ABSTRACT

Permanent prostate brachytherapy has evolved over the last decade as a treatment option for early stage prostate cancer. Excellent five year biochemical control rates have been shown, suggesting that radical prostatectomy, threedimensional conformal radiation therapy, and brachytherapy are relatively equally effective for the treatment of favorable risk disease.1-9 Issues about quality of life are increasingly important to patients faced with choosing a treatment modality and to the physicians who counsel them. Quality of life issues often include rectal bleeding or diarrhea, sexual dysfunction, irritative urinary symptoms, and urinary incontinence. Although the majority of papers have focused on the obstructive urinary symptoms patients have experienced, little has been published regarding urinary incontinence.
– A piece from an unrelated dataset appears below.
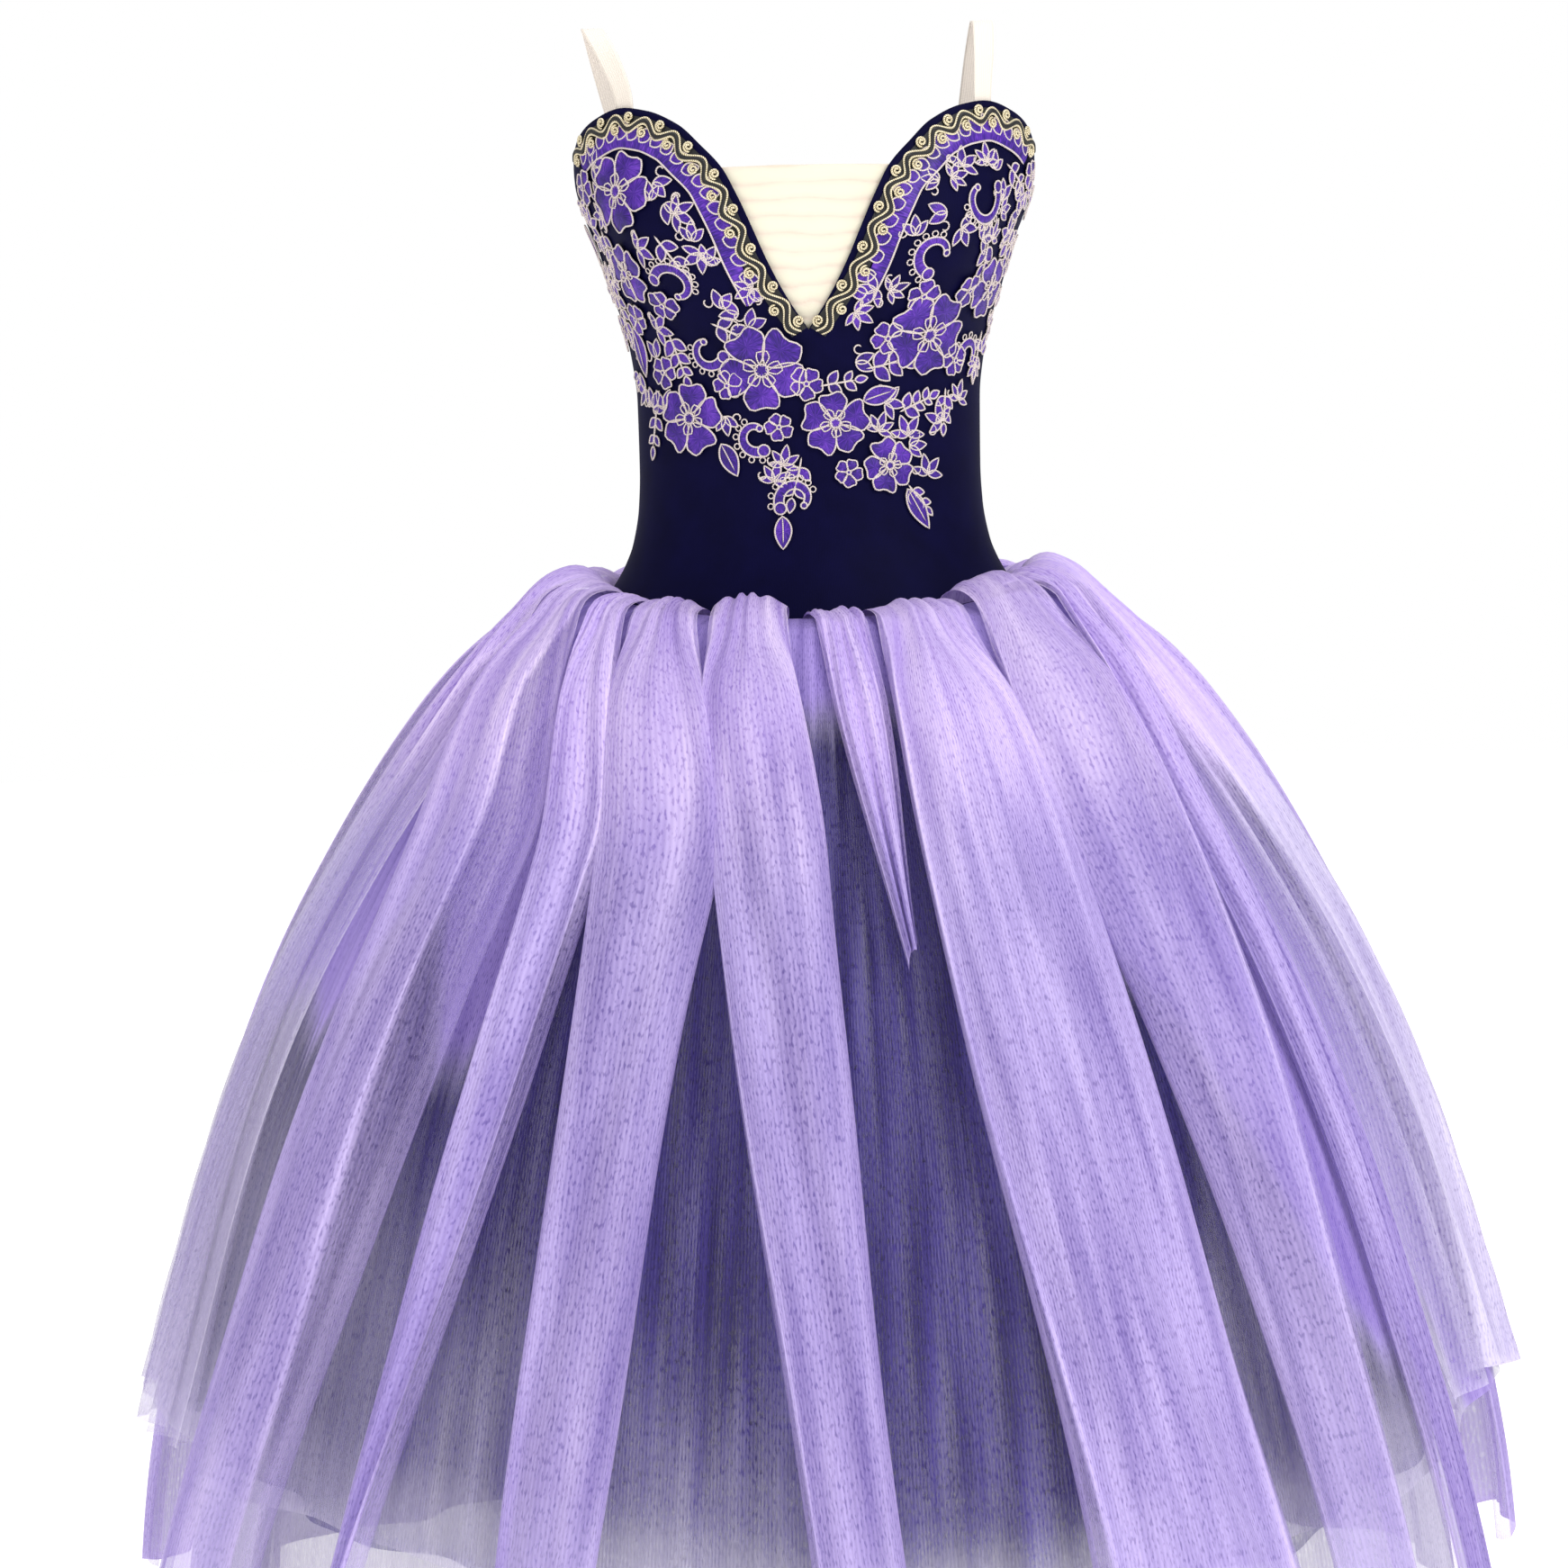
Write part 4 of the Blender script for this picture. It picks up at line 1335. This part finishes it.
class DRESS_OT_stage(bpy.types.Operator):
    """Pale floor, soft lamps and the camera"""

    bl_idname = "dress.stage"
    bl_label = "Stage"

    def execute(self, context):
        settings = context.scene.dress_stage
        points = floor_points(settings.floor_drop)
        mesh = bpy.data.meshes.new("floor")
        rows, columns = points.shape[:2]
        index = np.arange(rows * columns).reshape(rows, columns)
        index = np.concatenate((index, index[:, :1]), axis=1)
        corners = [np.s_[:-1, :-1], np.s_[1:, :-1], np.s_[1:, 1:], np.s_[:-1, 1:]]
        mesh.from_pydata(points.reshape(-1, 3).tolist(), [],
                         np.stack([index[cut] for cut in corners], -1).reshape(-1, 4).tolist())
        mesh.materials.append(painted_board("white_painted_board", tuple(settings.board)))
        floor = bpy.data.objects.new("floor", mesh)
        context.scene.collection.objects.link(floor)
        world = bpy.data.worlds.new("studio")
        world.use_nodes = True
        backdrop = world.node_tree.nodes["Background"]
        backdrop.inputs["Color"].default_value = linear("#ffffff")
        # the backdrop looks white, and lights the dress with a part of that
        seen = add_node(world.node_tree, "ShaderNodeLightPath").outputs["Is Camera Ray"]
        strength = maths(world.node_tree, "MULTIPLY_ADD", seen, 1.0 - ROOM_LIGHT, ROOM_LIGHT)
        world.node_tree.links.new(strength, backdrop.inputs["Strength"])
        context.scene.world = world
        for name, place, aim, size, watts in LAMPS:
            lamp = bpy.data.lights.new(name, "AREA")
            lamp.size = size
            lamp.energy = watts
            box = bpy.data.objects.new(name, lamp)
            box.location = place
            box.rotation_euler = (Vector(aim) - Vector(place)).to_track_quat("-Z", "Y").to_euler()
            context.scene.collection.objects.link(box)
        down = np.radians(LOOK_DOWN)
        tilt = np.radians(CAMERA_ROLL)
        level = Vector((1.0, 0.0, 0.0))
        rise = Vector((0.0, np.sin(down), np.cos(down)))
        right = level * float(np.cos(tilt)) + rise * float(np.sin(tilt))
        up = rise * float(np.cos(tilt)) - level * float(np.sin(tilt))
        lens = bpy.data.cameras.new("camera")
        lens.lens = LENS
        lens.sensor_width = SENSOR
        camera = bpy.data.objects.new("camera", lens)
        place = Vector((CAMERA_SIDE, -CAMERA_DISTANCE * np.cos(down),
                        -CAMERA_AIM_DROP + CAMERA_DISTANCE * np.sin(down)))
        turn = Matrix((right, up, right.cross(up))).transposed().to_4x4()
        camera.matrix_world = Matrix.Translation(place) @ turn
        context.scene.collection.objects.link(camera)
        context.scene.camera = camera
        context.scene.view_settings.view_transform = "Standard"
        return {"FINISHED"}


class DRESS_PT_pieces(bpy.types.Panel):
    """Settings and pieces of the ballet dress"""

    bl_idname = "DRESS_PT_pieces"
    bl_label = "Ballet dress"
    bl_space_type = "VIEW_3D"
    bl_region_type = "UI"
    bl_category = "Ballet dress"

    def draw(self, context):
        for group in GROUPS:
            settings = getattr(context.scene, group)
            for name in settings.__annotations__:
                self.layout.prop(settings, name)
        for operator in OPERATORS:
            self.layout.operator(operator.bl_idname)


GROUPS = {
    "dress_bodice": BodiceSettings,
    "dress_trim": TrimSettings,
    "dress_skirt": SkirtSettings,
    "dress_stage": StageSettings,
}
OPERATORS = (
    DRESS_OT_stage, DRESS_OT_bodice, DRESS_OT_insert, DRESS_OT_straps, DRESS_OT_lace, DRESS_OT_braids,
    DRESS_OT_skirt_layers, DRESS_OT_overskirt,
)


def register():
    for group in (*GROUPS.values(), *OPERATORS, DRESS_PT_pieces):
        bpy.utils.register_class(group)
    for name, group in GROUPS.items():
        setattr(bpy.types.Scene, name, bpy.props.PointerProperty(type=group))


def unregister():
    for name in GROUPS:
        delattr(bpy.types.Scene, name)
    for group in reversed((*GROUPS.values(), *OPERATORS, DRESS_PT_pieces)):
        bpy.utils.unregister_class(group)


def main():
    """Makes every piece in order, and keeps the sizes of the solids and of the dressed part."""
    register()
    for operator in OPERATORS:
        group, name = operator.bl_idname.split(".")
        getattr(getattr(bpy.ops, group), name)()


if __name__ == "__main__":
    main()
Urinary incontinence has been associated with radical prostatectomy and according to the National Medicare Experience over 47% of patients have reported some degree of incontinence following this procedure.10 Rates over a broad range of 0-40% following brachytherapy have been reported.4,5,11-15 Many reports however, contain physician-acquired information, which has been shown to correlate poorly with data collected with patient self-assessment questionnaires.10,16-20 Much of the published literature on this topic lacks dosimetric information and does not specifically include urinary incontinence in the grading scale. Attempts to establish widespread use of validated self-assessment questionnaires to adequately address incontinence have been unsuccessful to date. Although the incidence of incontinence after brachytherapy is likely less than after radical prostatectomy, it may not be as low as presently believed. We evaluated the incidence of urinary incontinence and attempted to determine predictive factors for this complication.